The Skinny is Joel Roberts' take on the top news of the day and the best of the Internet.



How does the wired generation deal with a tragedy like Monday's shooting rampage at Virginia Tech? By using the Internet, cell phone cameras and text messaging to record and share information about the day's shocking events.

In their extensive coverage of the shootings, several newspapers look at how students at the Blacksburg, Va., campus – once labeled the "Most Wired Town in America" – began documenting the massacre nearly as soon as it began to unfold.

The Los Angeles Times reports on how one student, trapped in his dorm room, did what "anyone his age would do in a time of crisis — he blogged." The student reassured friends and family that he was alive, and then posted video he shot of police officers and sharpshooters arriving at the scene.

Students stayed connected throughout the day on blogs and popular Web sites like Facebook. "Their eyewitness descriptions, photos and video," the Times says, "made the trauma unfolding in the rural Virginia town immediate and visceral to millions."

The Washington Post reports on a student who used his cell phone camera to capture video of police running toward a campus building as the sound of gunfire is heard. That video ended up on numerous Web sites and TV news programs.

Said the Post: "This is what this YouTube-Facebook-instant messaging generation does.
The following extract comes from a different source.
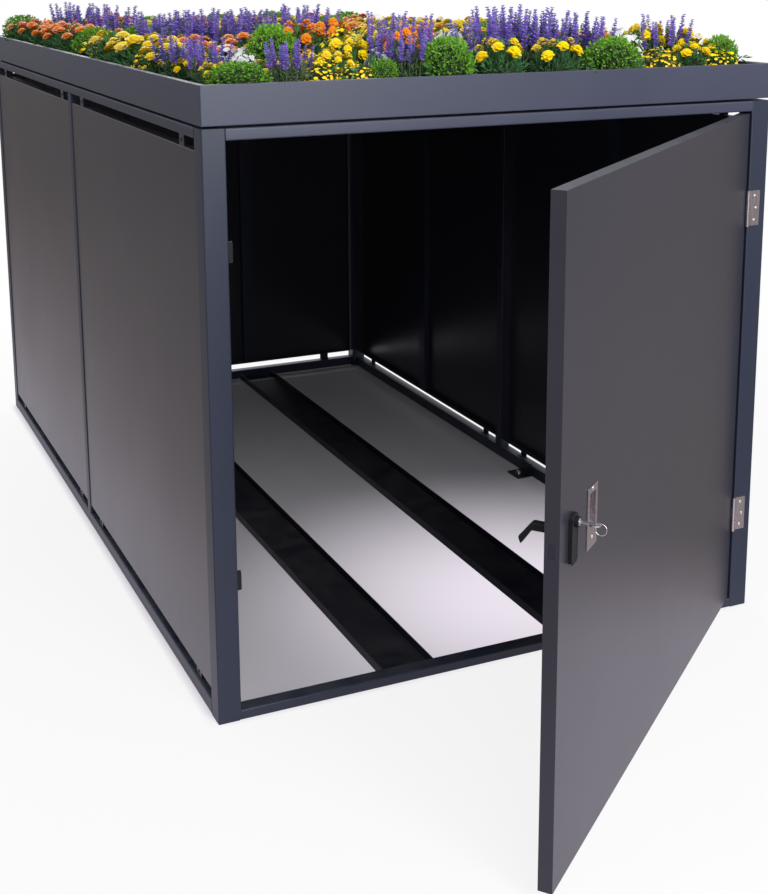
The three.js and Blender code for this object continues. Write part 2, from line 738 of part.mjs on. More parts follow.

Witness. Record. Share."

For others on the Virginia Tech campus, the Internet also served as a lifeline, providing their only source of news about the events happening just outside their dorm rooms.

"We didn't know anything," one student told the L.A. Times. "So we kept trying to find out things online."

And the New York Times reports that some students "took refuge in the library, searching the Web to find out what was happening. No one knew."